Before I left the premises, I gave the media director the letter of approval for the interview. On my way out, I could feel the disappointed looks of the Sumerian, Assyrian and Babylonian statues at my back.

I had wanted to ask Edan about her statement in 2010, when she talked about the rehabilitation of 90% of the museum according to international standards. What has become of the other 10% of the museum in the last three years, as we have heard that the actual renovation did not exceed 70%? What exactly did she mean when she said that the museum requires governmental and international support to be readied to receive visitors. 

I wanted to ask her about the artifacts that have been restored over the past 10 years and about her previous warning that some of the monuments and objects were subject to damage due to ongoing power outages. I wanted to learn more about her complaints about the lack of security guards and janitors at the museum.

I wanted to ask her why the museum receives diplomatic delegations from Arab and foreign embassies but refuses to allow entrance to average Iraqis?
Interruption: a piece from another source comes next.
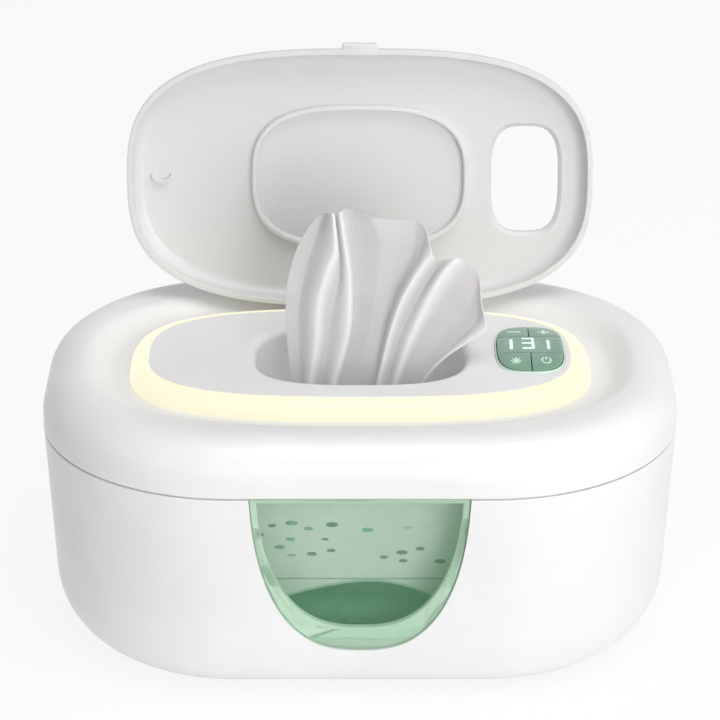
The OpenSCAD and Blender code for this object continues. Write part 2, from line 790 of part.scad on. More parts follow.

Why does the museum not open its doors to students so they can learn about the history of their country? Does she still think reopening the museum is a risk in light of the security situation.

I had questions about reports in the local media claiming that antiquities have been stolen and smuggled out of the country with the help of government officials. Have some of the museum’s manuscript records and coins been damaged?

All of these questions were left unanswered, because the director of the museum refused to talk to the press.

The Iraq Museum is one of the oldest museums in the Middle East and was home to some 200,000 rare antiquities from Mesopotamian civilization before the looting in 2003.